The biggest ever survey of travel journalists was conducted and saw over 100 of the UK’s most influential travel writers interviewed, including the likes of Simon Calder and Ben Fogle. With its stunning coastline, it’s little wonder that beaches in Cornwall were voted the best in the UK, with Watergate Bay and Porthcurno Beach coming out as the favourites. With more than 150 beaches and 300 miles of coastline, there’s many to choose from, so here are a few of our personal favourites.
Grab your towel, bucket and spade and pay a visit to these West Cornwall spots…
Sennen Beach is known as one of the best surf spots, not only for their great waves but for the welcoming surf culture embedded there. For the non-wave riders, Sennen still provides a variety of reasons to visit.
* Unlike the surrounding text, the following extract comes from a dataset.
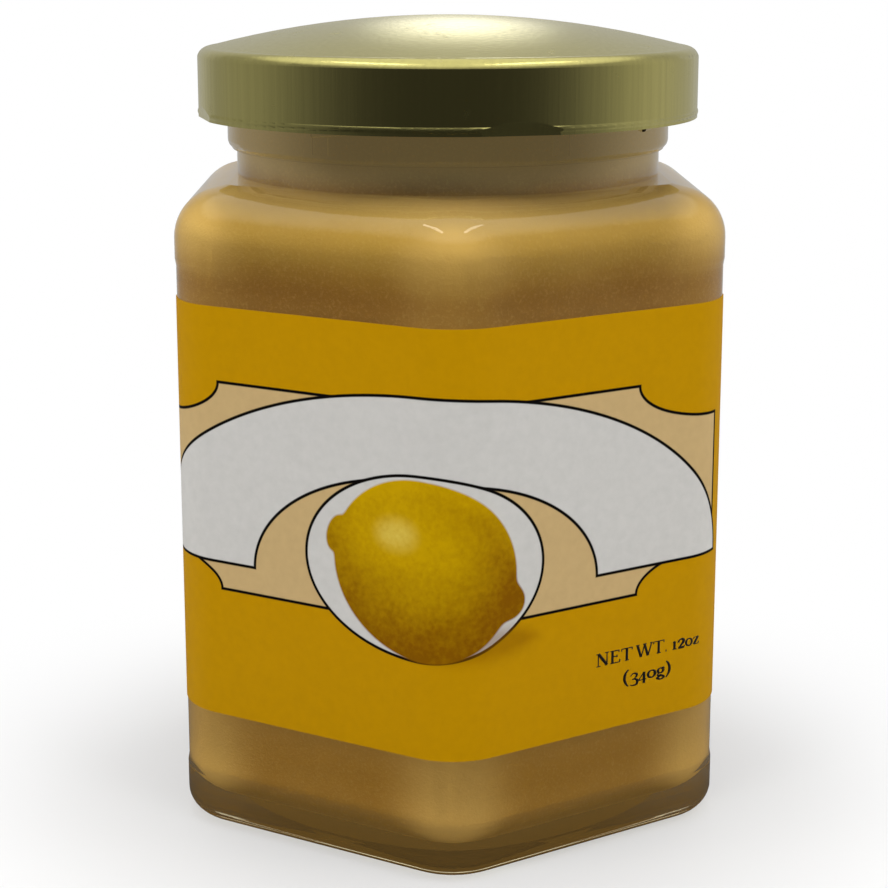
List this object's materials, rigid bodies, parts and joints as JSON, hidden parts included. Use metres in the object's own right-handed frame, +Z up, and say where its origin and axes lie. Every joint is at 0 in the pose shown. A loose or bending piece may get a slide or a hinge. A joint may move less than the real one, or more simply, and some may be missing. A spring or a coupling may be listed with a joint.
{
  "type": "honey jar",
  "caption": "Hexagonal glass jar of creamed honey with a gold twist-off metal lid and a yellow paper label.",
  "frame": {"origin": "middle of the base, on the surface the jar stands on", "axes": "+Z up through the middle of the lid; -Y towards the front corner of the hexagon, which the label is wrapped round; +X to the right of the label"},
  "size_m": [0.0678, 0.0756, 0.101],
  "materials": {
    "glass": "clear, smooth moulded flint glass",
    "honey": "opaque creamed honey, golden tan, fine grained",
    "lid_metal": "gold lacquered tinplate, finely brushed round the skirt",
    "label_paper": "printed satin paper, yellow ground with a cream and white design"
  },
  "bodies": {
    "root": {"glass_jar": "glass", "honey": "honey", "lid": "lid_metal", "label": "label_paper"}
  },
  "joints": []
}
In winter the sea winds that whip around Land’s End invigorate you and make you feel alive as you stroll along the sandy beach. Afterwards, you can wrap your fingers around a mug of hot chocolate in a nearby café. In summer, Sennen Beach has all the facilities you would expect of a beach in Cornwall, with RNLI lifeguard cover for the whole of the high season. Read about surfing in Sennen on our blog.
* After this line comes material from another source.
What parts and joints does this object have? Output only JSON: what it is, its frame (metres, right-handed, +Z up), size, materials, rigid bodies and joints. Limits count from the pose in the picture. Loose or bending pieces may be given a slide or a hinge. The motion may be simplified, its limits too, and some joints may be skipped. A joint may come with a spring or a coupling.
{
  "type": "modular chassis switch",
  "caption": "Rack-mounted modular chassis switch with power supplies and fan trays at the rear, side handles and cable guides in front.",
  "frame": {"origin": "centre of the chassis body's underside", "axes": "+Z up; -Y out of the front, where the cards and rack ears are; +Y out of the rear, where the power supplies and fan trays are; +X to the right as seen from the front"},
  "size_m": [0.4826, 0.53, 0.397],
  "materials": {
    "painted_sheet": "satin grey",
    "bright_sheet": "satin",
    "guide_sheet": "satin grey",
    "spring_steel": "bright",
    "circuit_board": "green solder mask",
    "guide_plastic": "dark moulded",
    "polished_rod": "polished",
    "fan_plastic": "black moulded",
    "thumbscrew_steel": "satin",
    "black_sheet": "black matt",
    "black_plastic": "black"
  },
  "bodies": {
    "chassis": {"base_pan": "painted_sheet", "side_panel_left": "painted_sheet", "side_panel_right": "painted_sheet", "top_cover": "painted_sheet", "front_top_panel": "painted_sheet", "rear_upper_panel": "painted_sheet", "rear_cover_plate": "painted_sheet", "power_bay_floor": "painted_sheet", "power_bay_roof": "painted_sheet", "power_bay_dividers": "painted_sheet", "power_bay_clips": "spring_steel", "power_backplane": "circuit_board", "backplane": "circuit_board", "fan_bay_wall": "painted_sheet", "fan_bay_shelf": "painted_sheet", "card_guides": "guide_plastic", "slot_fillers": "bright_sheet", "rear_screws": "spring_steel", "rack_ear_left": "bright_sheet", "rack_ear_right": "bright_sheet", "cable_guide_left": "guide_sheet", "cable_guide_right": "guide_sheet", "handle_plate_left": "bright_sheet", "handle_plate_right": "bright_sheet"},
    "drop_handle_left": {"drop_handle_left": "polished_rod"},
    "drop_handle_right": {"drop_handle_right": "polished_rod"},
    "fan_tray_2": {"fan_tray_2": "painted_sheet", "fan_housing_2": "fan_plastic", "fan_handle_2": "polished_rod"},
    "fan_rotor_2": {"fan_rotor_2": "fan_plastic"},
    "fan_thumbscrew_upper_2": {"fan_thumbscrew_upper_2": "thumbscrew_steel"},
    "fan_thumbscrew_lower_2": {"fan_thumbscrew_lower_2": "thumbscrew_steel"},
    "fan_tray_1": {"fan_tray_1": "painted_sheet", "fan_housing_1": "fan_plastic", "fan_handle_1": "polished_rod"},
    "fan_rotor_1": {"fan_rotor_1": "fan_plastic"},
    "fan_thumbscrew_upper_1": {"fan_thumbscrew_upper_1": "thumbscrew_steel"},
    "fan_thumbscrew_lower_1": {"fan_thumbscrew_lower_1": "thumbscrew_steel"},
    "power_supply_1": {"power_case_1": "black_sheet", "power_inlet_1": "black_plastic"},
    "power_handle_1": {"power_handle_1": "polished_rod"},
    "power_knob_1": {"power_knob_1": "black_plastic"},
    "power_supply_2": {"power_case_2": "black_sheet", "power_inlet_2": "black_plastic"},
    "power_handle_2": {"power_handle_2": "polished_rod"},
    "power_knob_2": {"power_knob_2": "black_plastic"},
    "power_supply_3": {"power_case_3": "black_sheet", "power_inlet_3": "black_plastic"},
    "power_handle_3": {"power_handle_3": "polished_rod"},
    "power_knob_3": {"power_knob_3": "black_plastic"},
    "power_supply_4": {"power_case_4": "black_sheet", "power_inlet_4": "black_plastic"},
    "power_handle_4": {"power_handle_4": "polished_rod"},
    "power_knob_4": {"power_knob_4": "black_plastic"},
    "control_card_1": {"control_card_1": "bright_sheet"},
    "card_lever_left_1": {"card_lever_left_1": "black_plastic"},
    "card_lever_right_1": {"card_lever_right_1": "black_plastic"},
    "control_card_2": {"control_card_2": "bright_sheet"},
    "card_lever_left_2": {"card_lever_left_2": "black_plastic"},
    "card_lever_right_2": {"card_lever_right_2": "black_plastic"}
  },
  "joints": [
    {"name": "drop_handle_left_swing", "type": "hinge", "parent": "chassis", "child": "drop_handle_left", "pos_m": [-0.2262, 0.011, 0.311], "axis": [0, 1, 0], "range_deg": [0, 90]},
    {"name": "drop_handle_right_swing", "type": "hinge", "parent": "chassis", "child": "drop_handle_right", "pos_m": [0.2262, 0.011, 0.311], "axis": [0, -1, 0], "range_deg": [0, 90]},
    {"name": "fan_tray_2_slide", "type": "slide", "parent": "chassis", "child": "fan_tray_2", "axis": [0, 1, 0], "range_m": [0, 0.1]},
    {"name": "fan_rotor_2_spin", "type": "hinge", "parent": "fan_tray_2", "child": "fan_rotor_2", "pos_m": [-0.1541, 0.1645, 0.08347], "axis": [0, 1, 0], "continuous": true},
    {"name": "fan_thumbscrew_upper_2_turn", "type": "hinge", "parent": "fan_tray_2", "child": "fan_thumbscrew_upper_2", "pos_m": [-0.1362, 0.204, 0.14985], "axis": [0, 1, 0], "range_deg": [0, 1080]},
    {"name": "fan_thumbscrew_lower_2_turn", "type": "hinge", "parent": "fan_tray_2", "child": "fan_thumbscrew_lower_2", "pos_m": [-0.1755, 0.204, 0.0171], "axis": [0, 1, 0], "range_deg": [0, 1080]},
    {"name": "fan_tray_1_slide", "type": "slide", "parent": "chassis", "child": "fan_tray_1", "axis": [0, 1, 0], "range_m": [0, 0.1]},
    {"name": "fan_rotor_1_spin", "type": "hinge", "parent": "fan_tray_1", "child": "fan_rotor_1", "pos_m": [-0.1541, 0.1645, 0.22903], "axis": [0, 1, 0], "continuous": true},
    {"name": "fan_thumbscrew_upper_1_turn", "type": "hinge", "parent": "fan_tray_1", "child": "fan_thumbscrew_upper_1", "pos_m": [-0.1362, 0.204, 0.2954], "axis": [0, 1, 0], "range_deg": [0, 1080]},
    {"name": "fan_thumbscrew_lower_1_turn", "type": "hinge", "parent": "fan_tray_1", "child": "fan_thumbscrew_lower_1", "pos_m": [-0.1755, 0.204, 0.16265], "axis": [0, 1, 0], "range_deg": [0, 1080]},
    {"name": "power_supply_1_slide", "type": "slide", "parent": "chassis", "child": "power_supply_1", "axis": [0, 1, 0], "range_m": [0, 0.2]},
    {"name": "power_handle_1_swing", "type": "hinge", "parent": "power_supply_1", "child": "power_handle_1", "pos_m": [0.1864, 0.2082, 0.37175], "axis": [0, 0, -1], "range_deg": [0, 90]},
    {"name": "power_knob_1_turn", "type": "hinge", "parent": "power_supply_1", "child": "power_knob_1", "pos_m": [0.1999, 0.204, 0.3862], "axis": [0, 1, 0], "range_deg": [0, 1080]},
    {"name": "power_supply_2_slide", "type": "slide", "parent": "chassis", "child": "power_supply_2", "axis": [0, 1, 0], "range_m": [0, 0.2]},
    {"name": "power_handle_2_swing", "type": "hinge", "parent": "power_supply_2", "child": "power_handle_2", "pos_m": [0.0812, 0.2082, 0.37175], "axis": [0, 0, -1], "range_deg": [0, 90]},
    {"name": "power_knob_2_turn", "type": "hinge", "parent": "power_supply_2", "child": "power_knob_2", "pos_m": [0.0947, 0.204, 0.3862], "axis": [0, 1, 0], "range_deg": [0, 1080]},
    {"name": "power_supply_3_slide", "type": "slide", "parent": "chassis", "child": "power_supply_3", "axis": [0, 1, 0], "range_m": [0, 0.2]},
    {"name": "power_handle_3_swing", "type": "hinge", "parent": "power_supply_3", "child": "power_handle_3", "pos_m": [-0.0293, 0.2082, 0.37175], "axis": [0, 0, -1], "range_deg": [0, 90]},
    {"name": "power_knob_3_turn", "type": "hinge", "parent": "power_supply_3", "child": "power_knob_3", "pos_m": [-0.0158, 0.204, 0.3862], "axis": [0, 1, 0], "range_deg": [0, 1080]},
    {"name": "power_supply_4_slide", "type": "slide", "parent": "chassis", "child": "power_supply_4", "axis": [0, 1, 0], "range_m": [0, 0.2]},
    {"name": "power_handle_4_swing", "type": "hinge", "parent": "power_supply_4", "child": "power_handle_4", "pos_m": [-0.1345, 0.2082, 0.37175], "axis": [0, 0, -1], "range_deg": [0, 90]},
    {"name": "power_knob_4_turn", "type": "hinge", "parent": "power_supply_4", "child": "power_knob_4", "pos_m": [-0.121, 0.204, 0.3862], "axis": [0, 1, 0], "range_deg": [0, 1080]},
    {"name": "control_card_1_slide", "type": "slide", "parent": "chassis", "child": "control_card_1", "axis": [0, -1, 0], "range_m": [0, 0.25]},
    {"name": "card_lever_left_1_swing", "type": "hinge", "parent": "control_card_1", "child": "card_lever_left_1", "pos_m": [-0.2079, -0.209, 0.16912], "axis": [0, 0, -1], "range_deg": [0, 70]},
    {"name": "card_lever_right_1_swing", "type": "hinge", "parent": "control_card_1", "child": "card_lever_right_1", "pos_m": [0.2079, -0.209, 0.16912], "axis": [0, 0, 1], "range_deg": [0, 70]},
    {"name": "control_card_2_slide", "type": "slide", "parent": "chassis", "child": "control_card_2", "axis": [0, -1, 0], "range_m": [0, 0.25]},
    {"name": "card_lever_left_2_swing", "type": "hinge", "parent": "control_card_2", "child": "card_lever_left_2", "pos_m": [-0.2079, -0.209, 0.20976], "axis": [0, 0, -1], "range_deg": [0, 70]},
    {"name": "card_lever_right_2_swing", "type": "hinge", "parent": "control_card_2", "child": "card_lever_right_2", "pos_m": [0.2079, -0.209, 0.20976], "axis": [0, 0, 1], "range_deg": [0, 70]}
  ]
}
Situated to the east of Sennen Cove, it takes a bit more of an effort to reach Gwenver Beach as the walk down the steps to the sand is steep in places and takes 10-15 minutes. This does result in a more secluded experience, however, take care outside the lifeguarded season, as there can be strong currents and rips that present danger to bathers and surfers.
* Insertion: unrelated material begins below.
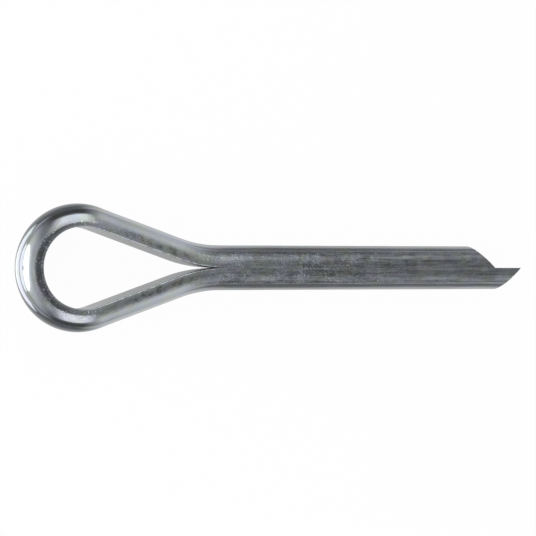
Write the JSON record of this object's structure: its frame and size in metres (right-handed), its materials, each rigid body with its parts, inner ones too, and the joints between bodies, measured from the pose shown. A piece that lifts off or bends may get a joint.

St Ives Beaches – Porthmeor, Porthminster, Porthgwidden, Harbour Beach
St Ives is blessed with so many stunning beaches, we can’t mention one without the rest! All have soft yellow sand and clear, blue waters. Porthmeor and Porthminster are lifeguarded for the whole of the high season, with extended cover provided on Porthmeor, the surfing beach in front of the Tate Gallery. Porthminster has calm waters and is therefore ideal for families and small children, whereas surfers and those seeking rock pools should head to Porthmeor. Both have excellent restaurants and cafés directly on the beach. Parking in St Ives can be a challenge, but all beaches are accessible from the large car park by the Leisure Centre, with shuttle buses making light work of the trip down the hill into town.
Porthgwidden nestles between Porthmeor and the Harbour, with a more relaxed feel and a highly regarded café. Harbour Beach has the benefit of being closest to the shops and takeaways of St Ives, and the bustle of the fishing boats, day trip boats and self-drive motorboats for hire make it an ideal place to watch the world go by. In spring and autumn, it pays to monitor the direction of the wind before you choose your beach – there is always a sheltered spot to be found somewhere! Dog access is limited in high season, but there are smaller beaches nearby where dogs are permitted. Read more about the best beaches in St Ives.
Carbis Bay Beach
The facilities at Carbis Bay Beach are improving year on year. The usually calm seas make it an ideal place for families, and the local watersports company, Ocean Sports offers kayaks and stand up paddleboards for hire in the summer. The Carbis Bay Hotel has decking with evening entertainment and a takeaway food outlet directly on the beach itself. There is something for everyone here!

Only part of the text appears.